The revised ergonomics work, too. Making the bars straighter and offering more legroom makes the bike more intuitive than before, and its balance is excellent. BMW offers an A2 version of the F 800 R, and with its decent turning circle it’ll make mincemeat of any coned configuration.
So far, so good. But surely the escape from the coast to the hills would see the 798cc parallel twin suffer, especially as there’s only 8500 revs and a claimed 90bhp to play with. Well, what the motor lacks in character it makes up for in sincere enthusiasm. It offers linear power delivery, with only a small boost at around 6000rpm, so there’s plenty of flexibility on offer.
The supposed small rev range, however, actually incorporates plenty of shove. You’re not feeding it gears constantly, rather in the confined environment of Spain’s open spaces, it can push you out of a corner at 3000rpm and get you to the next 5000 revs later without swapping ratios.
While the extra 3bhp is not really noticeable, the improvements made to the bike’s suspension are stark. The front now offers plenty of support, and though the forks are nonadjustable on economic grounds, the settings mean the front doesn’t capitulate at the first sign of a cornering encounter. Shod with Metzeler Z8 Interact tyres, it was only at extreme levels of lean where the communication with the road turned down into the corridor of uncertainty. The rear’s ESA also has a palpable effect, although I only felt it jumping from Sport to Comfort, not noticing the single step to or from Normal. The F800 R’s electronics didn’t intervene at any point, with the ASC traction aid and ABS unemployed other than cajoling it into action. The traction control can be turned off on the hoof to allow wheelies, but the ABS is a permanent feature.

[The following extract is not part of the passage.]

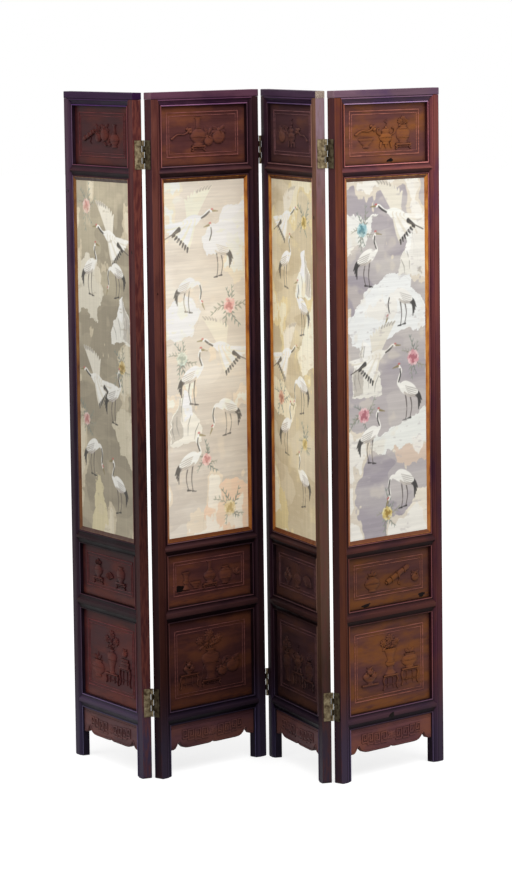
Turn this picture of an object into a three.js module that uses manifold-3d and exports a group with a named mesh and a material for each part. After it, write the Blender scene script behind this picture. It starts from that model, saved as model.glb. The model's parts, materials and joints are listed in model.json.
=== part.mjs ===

The ride turned into a dangerous competition with our guide, mounted on a K1600, trying desperately to make us grow small in his mirrors. But for all the might of the six-cylinder bike, the plucky parallel stuck to its twin pipes. We slipped on to the motorway for a few miles, where it climbed to 120mph with ease, before settling on a comfortable 100mph cruising speed, with no notable vibes appearing between 60 and 120mph thanks to the additional con rod to balance the motor. For a few miles I flicked through the controls, noting that the bike’s mpg figures were impressively economical on such a throttle heavy journey. I then thought that the analogue speedo display was hard to read, jumping as it did by 20kph increments, making holding a constant speed through, say, average speed cameras difficult. Hardly the most damning criticism…
So the bike’s better, more controlled with extra power and a less divisive look. But in many ways it sits in a no man’s land of middleweight nakeds, inspiring no discernible compulsion to buy it over its rivals. One group of rivals are more powerful, sportier and packed with character (MT-09, Street Triple, Z800) while in the other camp the competition is cheaper, friendlier and simpler (MT-07, Er-6F, SV650). Given it’s the introduction to the range, BMW had to err on the side of manners rather than mayhem, although if you go looking for trouble the F800 R is capable of finding it.